Et pourtant, quand je le charriais à coups de vannes du style "pas de bras, pas de chocolat", je me prenais un coup de cale-pied bien placé dans les chevilles, ce qui fait très très mal… Et parfois, il me roulait volontairement dessus afin de me faire comprendre son mécontentement : nous étions donc tous au même niveau, et nous vivions tous ensemble : au final, le handicap c’est ça.
La recherche c’est bien, mais on fait quoi des malades actuels ?
Ma seconde critique envers le Téléthon est plus matérielle si je puis dire : il y a des milliers de myopathes en France, et un fauteuil électrique, par exemple, c’est hors de prix.
Quant aux adaptations nécessaires dans une maison, pour la rendre accessible à une personne handicapée, elles ne sont pas toutes remboursées à 100%.

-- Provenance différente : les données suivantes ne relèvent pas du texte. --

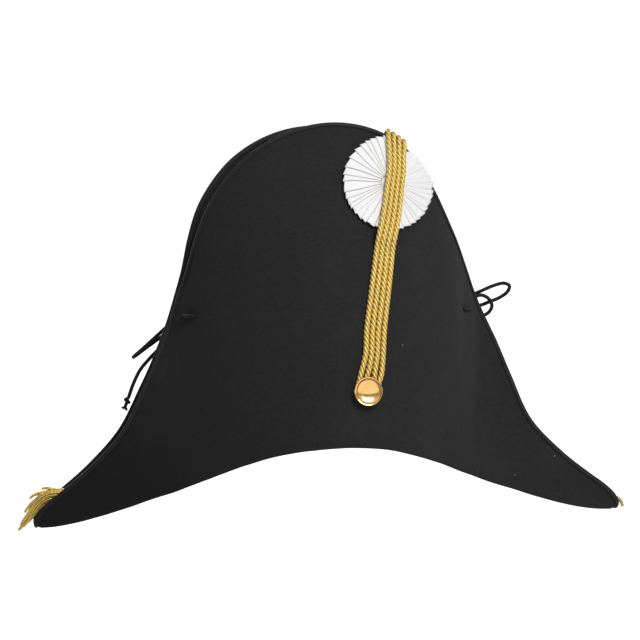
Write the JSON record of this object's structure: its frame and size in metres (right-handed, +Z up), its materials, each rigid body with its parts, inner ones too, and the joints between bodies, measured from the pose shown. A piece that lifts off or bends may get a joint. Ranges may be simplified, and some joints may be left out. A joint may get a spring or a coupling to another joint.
{
  "type": "bicorne hat",
  "caption": "Black felt bicorne hat with upturned front and back flaps, bound edge, pleated cockade, gold cord loop, button, side ties and tassels",
  "frame": {"origin": "centre of the head opening, level with the fold at its front and back; the head_seat mount", "axes": "+X from the wearer's right horn to the left one, +Y from the front flap to the back one, +Z up"},
  "size_m": [0.4695, 0.2211, 0.3054],
  "materials": {
    "felt": "matt black wool felt",
    "tape": "black woven binding tape",
    "ribbon": "white pleated ribbon",
    "gilt": "polished gilt",
    "gold_cord": "twisted gold cord",
    "bullion": "gold bullion fringe",
    "lace": "black braided lace"
  },
  "bodies": {
    "root": {"felt_body": "felt", "edge_binding": "tape", "cockade": "ribbon", "button": "gilt", "loop_cord_inner": "gold_cord", "loop_cord_outer": "gold_cord", "tassel_left": "bullion", "tassel_right": "bullion", "tie_right_stitch": "lace", "tie_right_knot": "lace", "tie_left_stitch": "lace", "tie_left_knot": "lace", "tie_right_loop_a": "lace", "tie_right_loop_b": "lace", "tie_right_tail": "lace", "tie_left_loop": "lace", "tie_left_tail_a": "lace", "tie_left_tail_b": "lace", "tie_right_end_knot": "lace", "tie_left_end_knot_a": "lace", "tie_left_end_knot_b": "lace"}
  },
  "joints": []
}
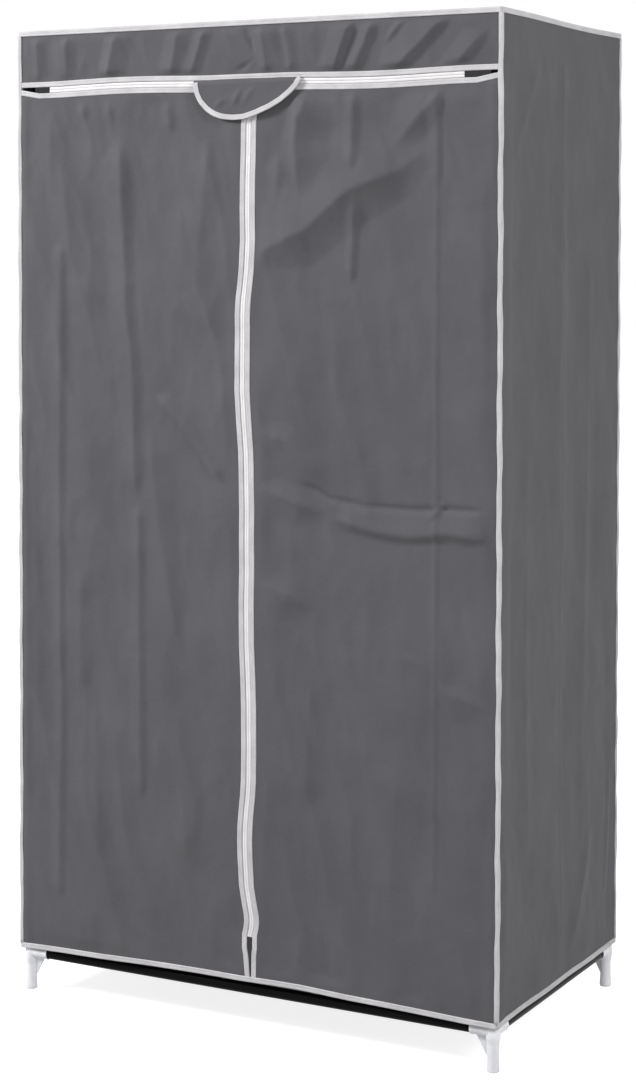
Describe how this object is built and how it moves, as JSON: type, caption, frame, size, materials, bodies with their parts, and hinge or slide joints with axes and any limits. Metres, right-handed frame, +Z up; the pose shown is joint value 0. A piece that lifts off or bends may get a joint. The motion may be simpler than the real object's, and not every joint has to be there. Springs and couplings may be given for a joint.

Et je ne parle pas des personnes handicapées qui passent leurs vacances et week-end à l’hôpital car ils ne peuvent pas rentrer chez eux : ils n’ont pas d’appartement au rez de chaussée, pas de maisons sans marches ou pas de portes suffisamment grandes pour laisser passer le fauteuil… Car oui, à la différence de ce qu’on nous montre dans le film "Intouchables", tous les handicapés ne sont pas milliardaires.
Du coup, ça devient un peu plus dur le quotidien. Le Téléthon collecte en moyenne 90 millions d’euros chaque année, et la grande majorité va à la recherche. Alors oui, la recherche ça a du bon, mais combien de myopathes meurent chaque années attendant ce remède, combien ne seront plus là pour en profiter ?
Alors au lieu d’améliorer les lendemain de ceux qui y parviendront vivants (car le remède, ce n’est pas pour tout de suite), pourquoi ne pas améliorer le quotidien de ceux qui souffrent aujourd’hui ?
Bien sûr, il y a la prime handicapé, qui devait s’élever au SMIC (Monsieur le President, c’était dans vos "promesses"), mais elle est toujours à 785 € par mois. Et hélas, on ne vit pas avec cette somme d’argent.
Sachant que quand on touche plus que le SMIC on ne touche plus la prime, au final la personne handicapée (qui a plus de frais qu’une personne "valide") se retrouve avec un peu plus de 1 100€ par mois. Bon courage avec ça.
Je souhaiterais donc que le téléthon débourse un peu de ces sommes faramineuses qu’il amasse chaque année, afin de partager avec les principaux intéressés : les malades. Et si Monsieur le Téléthon pouvait également montrer une nouvelle image de la myopathie, ce serait mieux que ce qu’on voit chaque année, et qui ne représente qu’une infime partie des malades.